If no entry in the config file matches, ssh uses the default settings. So existing ssh connections remain unaffected. In other words, this impacts only the host name that we’ve just invented. No need to state the default behavior explicitly. No collateral damage.

It’s of course possible to add several entries as shown above.

The setting above means is that ssh now recognizes “github-amigo” as a legit name of a host. If that name is used, ssh will connect with, identify itself as “git” and use the said key.

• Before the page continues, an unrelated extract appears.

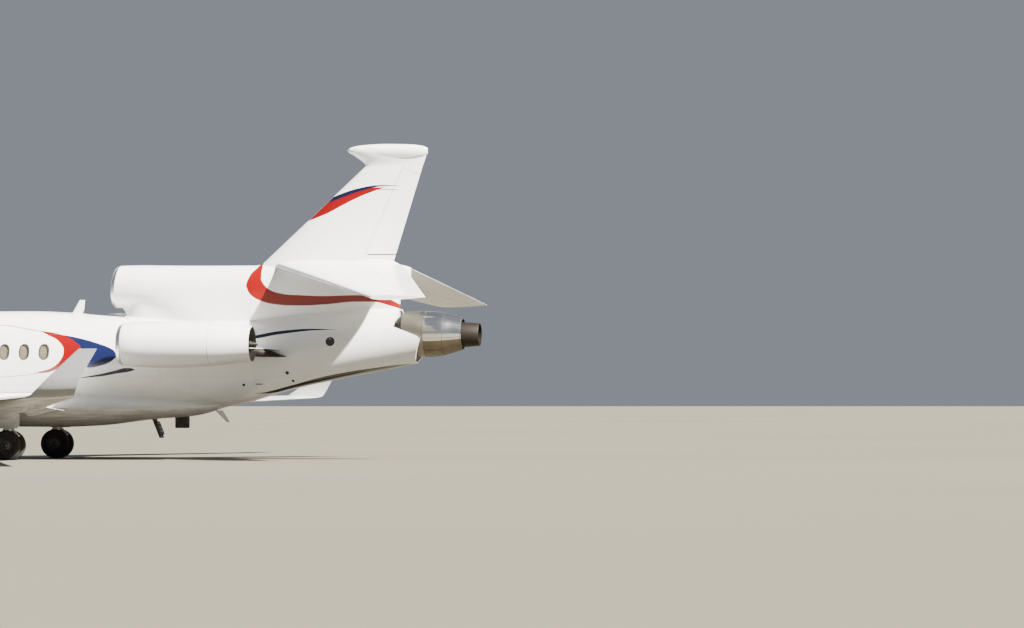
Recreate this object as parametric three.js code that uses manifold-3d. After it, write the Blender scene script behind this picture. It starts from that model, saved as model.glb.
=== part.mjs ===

It’s hence perfectly reasonable to connect with with something like:

$ ssh github-amigo
PTY allocation request failed on channel 0
Hi amigouser! You've successfully authenticated, but GitHub does not provide shell access.
Connection to closed.

The line in .git/config is accordingly

[remote "github"]
        url = github-amigo:amigouser/therepository.git
        fetch = +refs/heads/*:refs/remotes/github/*

In the url, the part before the colon is the name of the host. There is no need to state the user’s name, because ssh fills it in anyhow. After the colon, it’s the name of the repository.

A successful session

If it doesn’t work, the -v flag can be used to get debug info on an ssh session. This is what it looks like when it’s OK. YMMV.

$ ssh -v
OpenSSH_5.3p1, OpenSSL 1.0.0b-fips 16 Nov 2010
debug1: Reading configuration data /etc/ssh/ssh_config
debug1: Applying options for *
debug1: Connecting to [] port 22.
debug1: Connection established.
debug1: identity file /home/eli/.ssh/identity type -1
debug1: identity file /home/eli/.ssh/id_rsa type 1
debug1: identity file /home/eli/.ssh/id_dsa type -1
debug1: Remote protocol version 2.0, remote software version OpenSSH_5.3
debug1: match: OpenSSH_5.3 pat OpenSSH*
debug1: Enabling compatibility mode for protocol 2.0
debug1: Local version string SSH-2.0-OpenSSH_5.3
debug1: SSH2_MSG_KEXINIT sent
debug1: SSH2_MSG_KEXINIT received
debug1: kex: server->client aes128-ctr hmac-md5 none
debug1: kex: client->server aes128-ctr hmac-md5 none
debug1: SSH2_MSG_KEX_DH_GEX_REQUEST(1024<1024<8192) sent
debug1: expecting SSH2_MSG_KEX_DH_GEX_GROUP
debug1: SSH2_MSG_KEX_DH_GEX_INIT sent
debug1: expecting SSH2_MSG_KEX_DH_GEX_REPLY
debug1: checking without port identifier
debug1: Host '' is known and matches the RSA host key.
debug1: Found key in /home/eli/.ssh/known_hosts:50
debug1: found matching key w/out port
debug1: ssh_rsa_verify: signature correct
debug1: SSH2_MSG_NEWKEYS sent
debug1: expecting SSH2_MSG_NEWKEYS
debug1: SSH2_MSG_NEWKEYS received
debug1: SSH2_MSG_SERVICE_ACCEPT received
debug1: Authentications that can continue: publickey,gssapi-keyex,gssapi-with-mic,password
debug1: Next authentication method: gssapi-with-mic
debug1: Unspecified GSS failure.  Minor code may provide more information
Credentials cache file '/tmp/krb5cc_1010' not found

debug1: Unspecified GSS failure.  Minor code may provide more information
Credentials cache file '/tmp/krb5cc_1010' not found

debug1: Unspecified GSS failure.  Minor code may provide more information

debug1: Next authentication method: publickey
debug1: Offering public key: /home/eli/.ssh/id_rsa
debug1: Server accepts key: pkalg ssh-rsa blen 277
debug1: Authentication succeeded (publickey).
debug1: channel 0: new [client-session]
debug1: Requesting
debug1: Entering interactive session.
debug1: Sending environment.
debug1: Sending env XMODIFIERS = @im=none
debug1: Sending env LANG = en_US.UTF-8

And shell prompt comes next

Reader Comments

Thanks for this post! Two minor additions: I am used to have authorized_keys2 instead of authorized_keys, and it works the same for me. Not sure what is the difference between the two, if any, in terms of functionality. And the second thing is that one can use also ssh -vv and also ssh -vvv to get a higher level of verbosity.